===== Data for processing =====
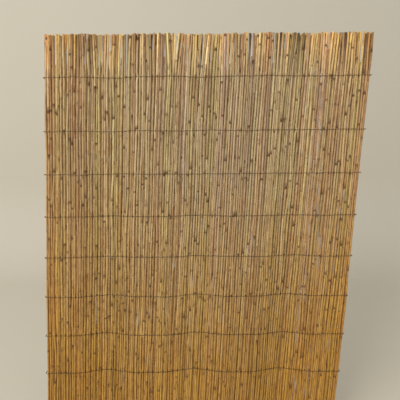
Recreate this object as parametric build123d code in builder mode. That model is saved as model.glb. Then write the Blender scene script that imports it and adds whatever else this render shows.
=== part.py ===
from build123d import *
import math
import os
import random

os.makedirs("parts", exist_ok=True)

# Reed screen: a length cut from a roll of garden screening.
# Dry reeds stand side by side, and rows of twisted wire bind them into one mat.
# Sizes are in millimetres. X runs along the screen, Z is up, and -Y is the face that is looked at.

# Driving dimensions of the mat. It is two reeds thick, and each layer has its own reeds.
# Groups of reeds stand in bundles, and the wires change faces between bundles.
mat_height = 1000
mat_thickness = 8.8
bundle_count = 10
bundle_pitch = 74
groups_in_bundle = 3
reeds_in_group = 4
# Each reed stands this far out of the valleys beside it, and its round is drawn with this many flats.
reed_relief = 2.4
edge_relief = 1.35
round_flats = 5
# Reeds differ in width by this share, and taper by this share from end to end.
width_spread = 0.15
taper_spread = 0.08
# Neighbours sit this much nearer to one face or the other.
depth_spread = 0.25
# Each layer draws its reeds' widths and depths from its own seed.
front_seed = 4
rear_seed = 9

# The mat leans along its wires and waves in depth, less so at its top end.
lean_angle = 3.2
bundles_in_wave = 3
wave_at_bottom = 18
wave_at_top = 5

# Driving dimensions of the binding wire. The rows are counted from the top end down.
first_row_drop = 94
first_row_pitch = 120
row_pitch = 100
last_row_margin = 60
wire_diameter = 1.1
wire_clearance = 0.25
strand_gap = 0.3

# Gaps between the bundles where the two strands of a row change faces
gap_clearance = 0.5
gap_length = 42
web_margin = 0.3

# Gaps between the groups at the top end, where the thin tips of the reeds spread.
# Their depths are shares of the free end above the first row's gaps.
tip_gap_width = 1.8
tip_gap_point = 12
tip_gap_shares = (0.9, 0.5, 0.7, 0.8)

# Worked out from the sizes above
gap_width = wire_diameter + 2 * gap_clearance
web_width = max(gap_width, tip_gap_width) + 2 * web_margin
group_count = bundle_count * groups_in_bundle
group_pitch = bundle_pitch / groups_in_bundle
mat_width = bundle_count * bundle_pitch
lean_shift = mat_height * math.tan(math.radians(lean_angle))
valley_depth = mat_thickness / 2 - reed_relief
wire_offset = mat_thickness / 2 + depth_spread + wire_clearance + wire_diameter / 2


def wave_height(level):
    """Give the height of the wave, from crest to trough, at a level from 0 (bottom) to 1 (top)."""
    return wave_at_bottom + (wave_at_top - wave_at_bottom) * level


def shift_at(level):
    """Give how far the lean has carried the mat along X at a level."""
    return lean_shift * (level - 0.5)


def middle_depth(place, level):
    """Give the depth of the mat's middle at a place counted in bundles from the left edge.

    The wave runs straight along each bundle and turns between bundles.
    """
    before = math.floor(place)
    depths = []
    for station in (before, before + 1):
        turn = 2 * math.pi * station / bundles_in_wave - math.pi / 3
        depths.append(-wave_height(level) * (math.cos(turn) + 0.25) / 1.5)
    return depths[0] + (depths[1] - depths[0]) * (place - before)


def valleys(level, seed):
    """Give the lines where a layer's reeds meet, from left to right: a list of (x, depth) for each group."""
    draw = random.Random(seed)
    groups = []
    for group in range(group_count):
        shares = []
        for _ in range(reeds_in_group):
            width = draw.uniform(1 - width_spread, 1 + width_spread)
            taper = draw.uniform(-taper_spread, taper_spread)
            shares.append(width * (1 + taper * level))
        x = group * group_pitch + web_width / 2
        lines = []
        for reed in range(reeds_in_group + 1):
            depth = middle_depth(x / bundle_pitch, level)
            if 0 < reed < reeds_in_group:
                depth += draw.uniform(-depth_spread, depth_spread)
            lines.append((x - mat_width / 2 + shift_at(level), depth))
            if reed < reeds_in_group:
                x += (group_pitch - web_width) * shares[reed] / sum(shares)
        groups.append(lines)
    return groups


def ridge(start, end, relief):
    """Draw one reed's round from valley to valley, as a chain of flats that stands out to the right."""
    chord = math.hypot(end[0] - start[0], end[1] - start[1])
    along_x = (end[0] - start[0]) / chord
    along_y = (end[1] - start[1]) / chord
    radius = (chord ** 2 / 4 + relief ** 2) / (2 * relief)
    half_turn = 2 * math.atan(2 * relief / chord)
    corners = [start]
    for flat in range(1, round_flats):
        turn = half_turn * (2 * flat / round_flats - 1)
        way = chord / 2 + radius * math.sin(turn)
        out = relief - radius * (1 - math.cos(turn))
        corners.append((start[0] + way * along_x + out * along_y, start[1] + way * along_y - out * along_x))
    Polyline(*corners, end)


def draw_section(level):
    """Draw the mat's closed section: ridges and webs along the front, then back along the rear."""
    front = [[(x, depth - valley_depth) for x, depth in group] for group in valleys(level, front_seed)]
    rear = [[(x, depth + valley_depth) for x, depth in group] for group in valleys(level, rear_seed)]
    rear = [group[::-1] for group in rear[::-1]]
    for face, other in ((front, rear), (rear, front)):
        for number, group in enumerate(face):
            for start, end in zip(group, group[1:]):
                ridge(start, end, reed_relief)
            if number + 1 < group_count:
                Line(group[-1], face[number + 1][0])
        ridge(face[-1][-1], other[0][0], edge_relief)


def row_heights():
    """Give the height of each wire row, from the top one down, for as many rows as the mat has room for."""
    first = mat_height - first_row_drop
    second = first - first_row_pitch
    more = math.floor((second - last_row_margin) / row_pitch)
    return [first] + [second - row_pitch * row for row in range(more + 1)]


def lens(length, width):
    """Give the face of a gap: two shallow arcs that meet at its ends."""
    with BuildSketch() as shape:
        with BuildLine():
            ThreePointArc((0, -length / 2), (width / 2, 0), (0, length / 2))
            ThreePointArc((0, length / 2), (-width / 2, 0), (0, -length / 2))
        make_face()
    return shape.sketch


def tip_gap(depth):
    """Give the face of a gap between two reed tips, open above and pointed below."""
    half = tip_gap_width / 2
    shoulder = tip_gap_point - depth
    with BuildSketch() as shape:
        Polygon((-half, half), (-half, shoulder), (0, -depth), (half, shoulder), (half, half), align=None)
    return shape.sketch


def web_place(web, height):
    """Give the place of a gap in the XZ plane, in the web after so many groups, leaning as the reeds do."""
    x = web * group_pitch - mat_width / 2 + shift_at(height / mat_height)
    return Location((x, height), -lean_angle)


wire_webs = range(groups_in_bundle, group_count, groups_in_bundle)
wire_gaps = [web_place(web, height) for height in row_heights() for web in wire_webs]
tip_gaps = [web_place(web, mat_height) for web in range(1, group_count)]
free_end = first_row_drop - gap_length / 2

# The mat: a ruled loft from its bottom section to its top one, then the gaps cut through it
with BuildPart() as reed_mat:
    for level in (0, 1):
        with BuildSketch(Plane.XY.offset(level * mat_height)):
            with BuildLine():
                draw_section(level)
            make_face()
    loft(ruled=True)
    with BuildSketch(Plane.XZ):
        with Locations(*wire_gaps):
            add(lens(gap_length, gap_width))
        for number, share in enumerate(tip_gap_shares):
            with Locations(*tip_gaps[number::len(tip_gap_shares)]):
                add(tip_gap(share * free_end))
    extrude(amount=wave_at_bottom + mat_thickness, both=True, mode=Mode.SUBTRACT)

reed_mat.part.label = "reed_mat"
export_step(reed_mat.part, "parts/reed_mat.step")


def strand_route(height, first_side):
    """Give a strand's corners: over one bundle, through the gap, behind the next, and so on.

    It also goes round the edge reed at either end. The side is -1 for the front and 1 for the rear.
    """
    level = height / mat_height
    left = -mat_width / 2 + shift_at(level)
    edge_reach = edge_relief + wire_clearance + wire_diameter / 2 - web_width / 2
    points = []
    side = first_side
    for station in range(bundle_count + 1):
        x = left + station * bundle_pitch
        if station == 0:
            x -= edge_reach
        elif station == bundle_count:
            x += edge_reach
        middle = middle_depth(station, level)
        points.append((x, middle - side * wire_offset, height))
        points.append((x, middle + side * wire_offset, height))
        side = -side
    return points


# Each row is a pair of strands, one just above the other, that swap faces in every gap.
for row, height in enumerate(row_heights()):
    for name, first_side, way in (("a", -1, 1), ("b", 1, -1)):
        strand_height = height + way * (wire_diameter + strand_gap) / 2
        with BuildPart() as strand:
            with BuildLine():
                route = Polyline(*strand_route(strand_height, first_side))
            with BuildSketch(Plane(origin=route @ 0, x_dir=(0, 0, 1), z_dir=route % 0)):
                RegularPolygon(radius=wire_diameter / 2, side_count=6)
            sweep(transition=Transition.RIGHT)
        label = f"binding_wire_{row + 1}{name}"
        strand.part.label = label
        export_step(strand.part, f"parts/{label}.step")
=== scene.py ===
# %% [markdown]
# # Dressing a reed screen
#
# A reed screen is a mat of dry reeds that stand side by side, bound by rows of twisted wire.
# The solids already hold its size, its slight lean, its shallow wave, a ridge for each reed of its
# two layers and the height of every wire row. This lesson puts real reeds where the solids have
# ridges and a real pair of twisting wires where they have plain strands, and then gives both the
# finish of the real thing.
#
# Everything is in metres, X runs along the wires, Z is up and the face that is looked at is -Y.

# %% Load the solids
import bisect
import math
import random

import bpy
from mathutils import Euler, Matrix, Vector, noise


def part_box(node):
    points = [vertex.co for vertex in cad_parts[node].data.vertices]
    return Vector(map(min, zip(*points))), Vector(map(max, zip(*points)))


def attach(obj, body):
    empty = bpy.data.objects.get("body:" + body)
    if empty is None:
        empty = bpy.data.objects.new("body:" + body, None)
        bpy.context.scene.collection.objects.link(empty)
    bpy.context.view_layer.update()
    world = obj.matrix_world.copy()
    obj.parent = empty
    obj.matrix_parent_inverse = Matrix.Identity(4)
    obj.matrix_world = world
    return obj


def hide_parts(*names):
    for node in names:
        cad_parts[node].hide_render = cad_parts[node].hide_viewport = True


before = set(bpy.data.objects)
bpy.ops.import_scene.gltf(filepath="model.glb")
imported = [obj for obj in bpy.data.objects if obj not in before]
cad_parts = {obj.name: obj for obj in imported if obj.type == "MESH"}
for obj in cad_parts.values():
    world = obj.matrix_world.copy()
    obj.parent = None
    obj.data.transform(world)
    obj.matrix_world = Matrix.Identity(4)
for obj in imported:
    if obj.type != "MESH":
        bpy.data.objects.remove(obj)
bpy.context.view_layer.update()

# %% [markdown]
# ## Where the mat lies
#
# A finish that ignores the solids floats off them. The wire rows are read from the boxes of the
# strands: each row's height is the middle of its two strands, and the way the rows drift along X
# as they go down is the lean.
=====
===== Data for processing =====
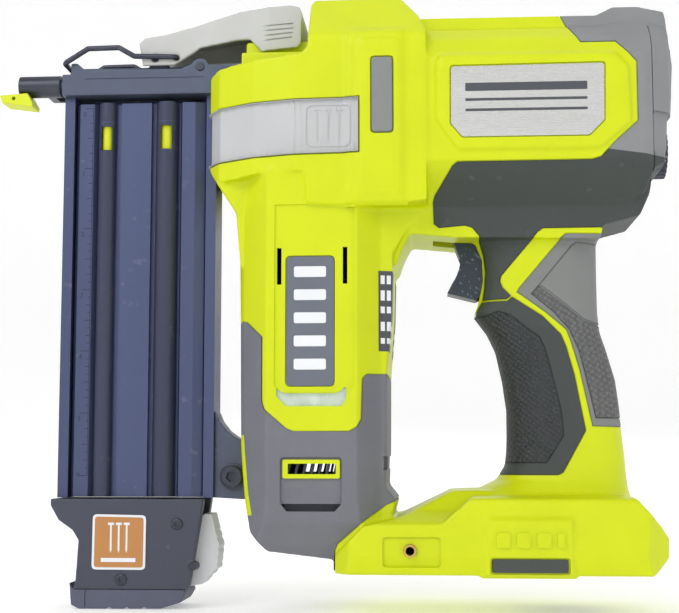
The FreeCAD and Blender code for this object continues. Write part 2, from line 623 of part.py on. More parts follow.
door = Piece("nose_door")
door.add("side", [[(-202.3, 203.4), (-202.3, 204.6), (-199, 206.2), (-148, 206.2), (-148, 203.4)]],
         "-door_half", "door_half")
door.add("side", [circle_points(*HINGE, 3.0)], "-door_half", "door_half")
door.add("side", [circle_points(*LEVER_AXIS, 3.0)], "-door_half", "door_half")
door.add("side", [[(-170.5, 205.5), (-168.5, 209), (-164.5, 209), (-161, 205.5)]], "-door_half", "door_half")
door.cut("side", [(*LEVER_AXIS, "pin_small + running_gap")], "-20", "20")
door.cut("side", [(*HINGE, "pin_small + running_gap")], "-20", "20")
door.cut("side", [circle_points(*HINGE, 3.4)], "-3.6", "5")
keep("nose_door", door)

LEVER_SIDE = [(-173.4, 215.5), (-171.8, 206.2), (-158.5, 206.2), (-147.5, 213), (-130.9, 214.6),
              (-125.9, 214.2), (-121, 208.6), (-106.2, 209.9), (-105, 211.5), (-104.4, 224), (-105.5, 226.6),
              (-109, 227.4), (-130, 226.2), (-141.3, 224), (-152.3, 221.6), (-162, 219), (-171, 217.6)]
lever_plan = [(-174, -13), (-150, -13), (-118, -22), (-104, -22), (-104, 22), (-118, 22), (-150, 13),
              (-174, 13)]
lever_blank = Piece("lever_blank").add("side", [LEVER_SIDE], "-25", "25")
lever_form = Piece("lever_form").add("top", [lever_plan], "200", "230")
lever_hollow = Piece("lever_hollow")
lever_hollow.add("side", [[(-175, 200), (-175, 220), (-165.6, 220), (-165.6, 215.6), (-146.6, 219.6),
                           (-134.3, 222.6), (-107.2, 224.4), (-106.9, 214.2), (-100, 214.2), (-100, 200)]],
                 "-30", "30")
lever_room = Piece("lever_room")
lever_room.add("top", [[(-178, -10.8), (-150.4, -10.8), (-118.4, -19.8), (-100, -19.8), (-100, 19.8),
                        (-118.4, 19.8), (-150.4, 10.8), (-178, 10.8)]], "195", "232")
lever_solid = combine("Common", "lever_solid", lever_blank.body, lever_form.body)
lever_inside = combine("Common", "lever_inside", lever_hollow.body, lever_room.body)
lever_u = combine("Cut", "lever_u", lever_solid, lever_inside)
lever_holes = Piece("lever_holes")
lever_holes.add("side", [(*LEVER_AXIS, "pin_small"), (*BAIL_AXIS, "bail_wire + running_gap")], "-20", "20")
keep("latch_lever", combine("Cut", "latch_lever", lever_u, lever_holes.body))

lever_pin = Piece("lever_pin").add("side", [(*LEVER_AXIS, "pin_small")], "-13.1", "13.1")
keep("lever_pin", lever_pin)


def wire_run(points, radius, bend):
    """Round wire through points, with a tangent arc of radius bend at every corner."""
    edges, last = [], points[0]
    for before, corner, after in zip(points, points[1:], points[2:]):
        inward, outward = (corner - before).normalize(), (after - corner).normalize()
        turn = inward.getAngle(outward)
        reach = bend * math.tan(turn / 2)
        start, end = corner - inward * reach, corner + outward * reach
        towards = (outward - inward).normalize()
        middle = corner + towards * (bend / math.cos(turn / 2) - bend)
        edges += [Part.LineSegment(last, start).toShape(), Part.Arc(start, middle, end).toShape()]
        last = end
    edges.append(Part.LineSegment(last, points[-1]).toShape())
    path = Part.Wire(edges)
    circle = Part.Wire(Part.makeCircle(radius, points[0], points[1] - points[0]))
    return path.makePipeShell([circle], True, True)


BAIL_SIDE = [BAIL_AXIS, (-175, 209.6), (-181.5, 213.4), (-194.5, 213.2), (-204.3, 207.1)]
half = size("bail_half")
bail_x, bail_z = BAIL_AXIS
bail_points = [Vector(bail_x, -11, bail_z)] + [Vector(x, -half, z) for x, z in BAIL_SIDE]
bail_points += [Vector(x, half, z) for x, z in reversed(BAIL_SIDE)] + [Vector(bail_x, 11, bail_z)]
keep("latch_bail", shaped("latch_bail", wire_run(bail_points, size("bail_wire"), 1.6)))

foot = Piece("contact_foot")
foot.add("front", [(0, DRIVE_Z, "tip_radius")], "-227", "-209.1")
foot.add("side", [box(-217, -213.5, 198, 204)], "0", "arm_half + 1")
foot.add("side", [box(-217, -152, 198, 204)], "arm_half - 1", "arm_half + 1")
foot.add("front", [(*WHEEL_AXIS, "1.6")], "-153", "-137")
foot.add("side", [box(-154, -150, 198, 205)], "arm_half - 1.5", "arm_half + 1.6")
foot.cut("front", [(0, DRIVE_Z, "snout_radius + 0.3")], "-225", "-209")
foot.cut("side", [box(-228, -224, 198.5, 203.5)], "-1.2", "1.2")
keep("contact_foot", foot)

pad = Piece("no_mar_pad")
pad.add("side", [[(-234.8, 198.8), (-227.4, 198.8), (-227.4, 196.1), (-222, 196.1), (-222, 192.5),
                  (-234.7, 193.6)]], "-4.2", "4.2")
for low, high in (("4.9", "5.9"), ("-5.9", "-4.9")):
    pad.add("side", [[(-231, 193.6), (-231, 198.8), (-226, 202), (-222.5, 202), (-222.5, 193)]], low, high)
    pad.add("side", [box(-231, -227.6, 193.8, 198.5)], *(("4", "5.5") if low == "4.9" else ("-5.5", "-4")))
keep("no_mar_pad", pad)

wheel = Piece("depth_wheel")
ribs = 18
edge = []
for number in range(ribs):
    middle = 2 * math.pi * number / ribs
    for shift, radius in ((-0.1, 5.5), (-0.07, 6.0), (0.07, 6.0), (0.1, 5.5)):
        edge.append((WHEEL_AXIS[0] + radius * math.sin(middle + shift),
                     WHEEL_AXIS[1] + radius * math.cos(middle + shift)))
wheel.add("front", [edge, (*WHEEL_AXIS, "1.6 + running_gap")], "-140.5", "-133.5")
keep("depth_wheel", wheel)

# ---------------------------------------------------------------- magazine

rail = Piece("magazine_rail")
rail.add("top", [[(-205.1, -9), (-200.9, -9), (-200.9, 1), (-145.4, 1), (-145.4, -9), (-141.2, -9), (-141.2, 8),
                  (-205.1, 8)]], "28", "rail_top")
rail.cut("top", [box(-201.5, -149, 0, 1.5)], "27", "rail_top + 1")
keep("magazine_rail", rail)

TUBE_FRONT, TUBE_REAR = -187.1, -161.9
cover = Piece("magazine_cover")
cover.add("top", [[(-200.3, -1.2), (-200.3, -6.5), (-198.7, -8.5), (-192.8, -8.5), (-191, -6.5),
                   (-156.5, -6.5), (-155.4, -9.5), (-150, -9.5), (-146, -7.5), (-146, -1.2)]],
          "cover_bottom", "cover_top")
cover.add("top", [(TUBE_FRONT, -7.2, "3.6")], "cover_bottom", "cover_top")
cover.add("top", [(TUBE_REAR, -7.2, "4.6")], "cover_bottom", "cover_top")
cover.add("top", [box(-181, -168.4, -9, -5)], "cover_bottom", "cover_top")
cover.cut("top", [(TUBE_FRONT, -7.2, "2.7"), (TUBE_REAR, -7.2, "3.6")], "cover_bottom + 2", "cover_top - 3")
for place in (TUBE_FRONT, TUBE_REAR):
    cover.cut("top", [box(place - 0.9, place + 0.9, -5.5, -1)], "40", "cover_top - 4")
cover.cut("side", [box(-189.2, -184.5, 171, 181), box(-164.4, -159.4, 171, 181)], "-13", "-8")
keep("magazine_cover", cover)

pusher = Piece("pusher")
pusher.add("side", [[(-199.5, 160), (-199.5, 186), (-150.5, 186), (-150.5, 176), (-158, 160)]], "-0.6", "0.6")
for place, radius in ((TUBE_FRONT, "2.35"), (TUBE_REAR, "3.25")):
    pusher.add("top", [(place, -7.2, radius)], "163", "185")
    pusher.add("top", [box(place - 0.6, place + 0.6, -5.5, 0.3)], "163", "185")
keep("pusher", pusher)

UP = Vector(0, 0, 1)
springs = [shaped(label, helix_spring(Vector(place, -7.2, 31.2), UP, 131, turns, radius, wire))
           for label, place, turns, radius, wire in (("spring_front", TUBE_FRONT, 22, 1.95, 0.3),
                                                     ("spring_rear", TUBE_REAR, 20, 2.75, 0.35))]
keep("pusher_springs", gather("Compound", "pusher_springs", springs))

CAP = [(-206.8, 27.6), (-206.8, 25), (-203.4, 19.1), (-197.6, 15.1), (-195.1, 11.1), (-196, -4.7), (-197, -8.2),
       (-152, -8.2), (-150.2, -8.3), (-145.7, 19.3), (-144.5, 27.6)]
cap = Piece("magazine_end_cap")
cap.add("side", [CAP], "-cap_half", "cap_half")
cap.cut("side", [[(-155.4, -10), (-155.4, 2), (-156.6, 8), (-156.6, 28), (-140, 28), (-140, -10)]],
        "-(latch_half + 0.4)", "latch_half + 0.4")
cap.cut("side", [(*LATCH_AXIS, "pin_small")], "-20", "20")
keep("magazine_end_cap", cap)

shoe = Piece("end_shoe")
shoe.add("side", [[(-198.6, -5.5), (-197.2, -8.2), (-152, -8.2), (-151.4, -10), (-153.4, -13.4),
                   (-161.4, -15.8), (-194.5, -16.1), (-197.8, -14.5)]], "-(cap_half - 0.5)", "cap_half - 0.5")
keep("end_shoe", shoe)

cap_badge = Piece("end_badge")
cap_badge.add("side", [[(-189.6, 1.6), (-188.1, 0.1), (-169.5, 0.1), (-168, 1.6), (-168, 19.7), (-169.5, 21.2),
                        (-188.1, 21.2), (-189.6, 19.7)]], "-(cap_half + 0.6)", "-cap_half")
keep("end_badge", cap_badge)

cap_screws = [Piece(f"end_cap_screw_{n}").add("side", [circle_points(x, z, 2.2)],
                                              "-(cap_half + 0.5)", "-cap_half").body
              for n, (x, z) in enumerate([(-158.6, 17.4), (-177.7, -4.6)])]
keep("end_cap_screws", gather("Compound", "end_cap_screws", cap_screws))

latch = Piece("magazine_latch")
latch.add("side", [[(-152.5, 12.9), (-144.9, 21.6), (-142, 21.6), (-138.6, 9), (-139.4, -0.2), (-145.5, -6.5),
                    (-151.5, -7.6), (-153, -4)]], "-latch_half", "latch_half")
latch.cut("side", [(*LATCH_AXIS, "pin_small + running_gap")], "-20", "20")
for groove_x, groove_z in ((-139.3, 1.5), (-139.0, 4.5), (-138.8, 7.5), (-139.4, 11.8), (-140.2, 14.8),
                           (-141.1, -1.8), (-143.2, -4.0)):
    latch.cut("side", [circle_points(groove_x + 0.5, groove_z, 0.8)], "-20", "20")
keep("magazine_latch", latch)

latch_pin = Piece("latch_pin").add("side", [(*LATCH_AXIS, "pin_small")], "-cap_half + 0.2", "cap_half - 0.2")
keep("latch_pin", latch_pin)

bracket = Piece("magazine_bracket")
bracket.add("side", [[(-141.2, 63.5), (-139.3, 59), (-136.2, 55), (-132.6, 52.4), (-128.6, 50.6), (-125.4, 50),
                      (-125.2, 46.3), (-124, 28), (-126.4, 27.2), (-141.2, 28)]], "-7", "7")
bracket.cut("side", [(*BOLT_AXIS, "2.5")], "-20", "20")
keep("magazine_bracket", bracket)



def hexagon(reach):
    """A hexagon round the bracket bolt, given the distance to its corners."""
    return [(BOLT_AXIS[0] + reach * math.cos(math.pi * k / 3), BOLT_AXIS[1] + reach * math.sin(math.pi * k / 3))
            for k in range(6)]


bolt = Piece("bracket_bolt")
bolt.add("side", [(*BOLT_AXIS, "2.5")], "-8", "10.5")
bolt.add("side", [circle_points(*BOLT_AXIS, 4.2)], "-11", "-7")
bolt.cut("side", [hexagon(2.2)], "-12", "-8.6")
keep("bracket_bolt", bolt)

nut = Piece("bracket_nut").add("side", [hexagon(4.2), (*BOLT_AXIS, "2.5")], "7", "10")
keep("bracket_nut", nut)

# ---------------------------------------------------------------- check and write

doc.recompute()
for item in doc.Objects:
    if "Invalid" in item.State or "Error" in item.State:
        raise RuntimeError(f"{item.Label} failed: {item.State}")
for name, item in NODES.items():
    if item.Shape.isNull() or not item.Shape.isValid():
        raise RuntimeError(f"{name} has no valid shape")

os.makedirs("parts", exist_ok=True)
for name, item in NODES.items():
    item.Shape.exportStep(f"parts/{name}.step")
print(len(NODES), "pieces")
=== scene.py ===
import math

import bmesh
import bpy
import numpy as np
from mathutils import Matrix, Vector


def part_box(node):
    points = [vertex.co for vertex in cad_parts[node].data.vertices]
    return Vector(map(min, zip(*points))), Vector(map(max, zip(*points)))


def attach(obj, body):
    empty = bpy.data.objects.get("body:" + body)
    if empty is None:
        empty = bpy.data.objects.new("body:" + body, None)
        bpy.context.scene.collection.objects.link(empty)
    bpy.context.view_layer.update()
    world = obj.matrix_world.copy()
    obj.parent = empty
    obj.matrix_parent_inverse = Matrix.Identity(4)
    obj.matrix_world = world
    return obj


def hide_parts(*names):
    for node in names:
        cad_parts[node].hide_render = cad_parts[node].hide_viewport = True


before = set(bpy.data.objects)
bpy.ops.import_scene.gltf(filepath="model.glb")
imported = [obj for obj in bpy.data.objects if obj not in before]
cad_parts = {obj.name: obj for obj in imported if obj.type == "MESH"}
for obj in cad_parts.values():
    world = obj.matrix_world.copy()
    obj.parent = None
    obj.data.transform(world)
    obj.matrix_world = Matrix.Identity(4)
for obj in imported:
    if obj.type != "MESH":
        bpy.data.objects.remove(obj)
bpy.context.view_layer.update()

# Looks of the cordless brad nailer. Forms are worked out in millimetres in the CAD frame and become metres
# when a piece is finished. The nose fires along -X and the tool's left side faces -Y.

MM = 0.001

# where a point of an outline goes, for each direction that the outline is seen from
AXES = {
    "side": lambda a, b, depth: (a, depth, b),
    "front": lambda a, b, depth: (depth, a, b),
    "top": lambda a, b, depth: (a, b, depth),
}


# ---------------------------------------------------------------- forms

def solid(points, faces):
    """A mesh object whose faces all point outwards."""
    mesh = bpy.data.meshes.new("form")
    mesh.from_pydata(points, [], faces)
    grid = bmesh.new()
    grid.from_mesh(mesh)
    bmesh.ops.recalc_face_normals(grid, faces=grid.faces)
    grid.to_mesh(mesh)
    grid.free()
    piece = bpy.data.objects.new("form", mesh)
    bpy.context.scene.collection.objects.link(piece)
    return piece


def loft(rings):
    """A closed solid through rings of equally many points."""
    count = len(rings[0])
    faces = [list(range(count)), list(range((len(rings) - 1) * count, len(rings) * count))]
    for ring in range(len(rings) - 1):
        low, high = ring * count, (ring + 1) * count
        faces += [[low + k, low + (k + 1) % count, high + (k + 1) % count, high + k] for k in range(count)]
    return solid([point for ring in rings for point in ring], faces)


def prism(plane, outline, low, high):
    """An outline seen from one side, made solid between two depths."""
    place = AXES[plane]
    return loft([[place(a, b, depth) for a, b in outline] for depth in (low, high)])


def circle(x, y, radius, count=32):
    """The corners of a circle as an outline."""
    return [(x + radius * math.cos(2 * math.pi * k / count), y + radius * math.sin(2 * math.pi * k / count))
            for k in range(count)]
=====
Your task is to extract exactly the lines starting at the line with "for item in" and ending at the line with "# when a piece", including both ends, and no other lines.

for item in doc.Objects:
    if "Invalid" in item.State or "Error" in item.State:
        raise RuntimeError(f"{item.Label} failed: {item.State}")
for name, item in NODES.items():
    if item.Shape.isNull() or not item.Shape.isValid():
        raise RuntimeError(f"{name} has no valid shape")

os.makedirs("parts", exist_ok=True)
for name, item in NODES.items():
    item.Shape.exportStep(f"parts/{name}.step")
print(len(NODES), "pieces")
=== scene.py ===
import math

import bmesh
import bpy
import numpy as np
from mathutils import Matrix, Vector


def part_box(node):
    points = [vertex.co for vertex in cad_parts[node].data.vertices]
    return Vector(map(min, zip(*points))), Vector(map(max, zip(*points)))


def attach(obj, body):
    empty = bpy.data.objects.get("body:" + body)
    if empty is None:
        empty = bpy.data.objects.new("body:" + body, None)
        bpy.context.scene.collection.objects.link(empty)
    bpy.context.view_layer.update()
    world = obj.matrix_world.copy()
    obj.parent = empty
    obj.matrix_parent_inverse = Matrix.Identity(4)
    obj.matrix_world = world
    return obj


def hide_parts(*names):
    for node in names:
        cad_parts[node].hide_render = cad_parts[node].hide_viewport = True


before = set(bpy.data.objects)
bpy.ops.import_scene.gltf(filepath="model.glb")
imported = [obj for obj in bpy.data.objects if obj not in before]
cad_parts = {obj.name: obj for obj in imported if obj.type == "MESH"}
for obj in cad_parts.values():
    world = obj.matrix_world.copy()
    obj.parent = None
    obj.data.transform(world)
    obj.matrix_world = Matrix.Identity(4)
for obj in imported:
    if obj.type != "MESH":
        bpy.data.objects.remove(obj)
bpy.context.view_layer.update()

# Looks of the cordless brad nailer. Forms are worked out in millimetres in the CAD frame and become metres
# when a piece is finished. The nose fires along -X and the tool's left side faces -Y.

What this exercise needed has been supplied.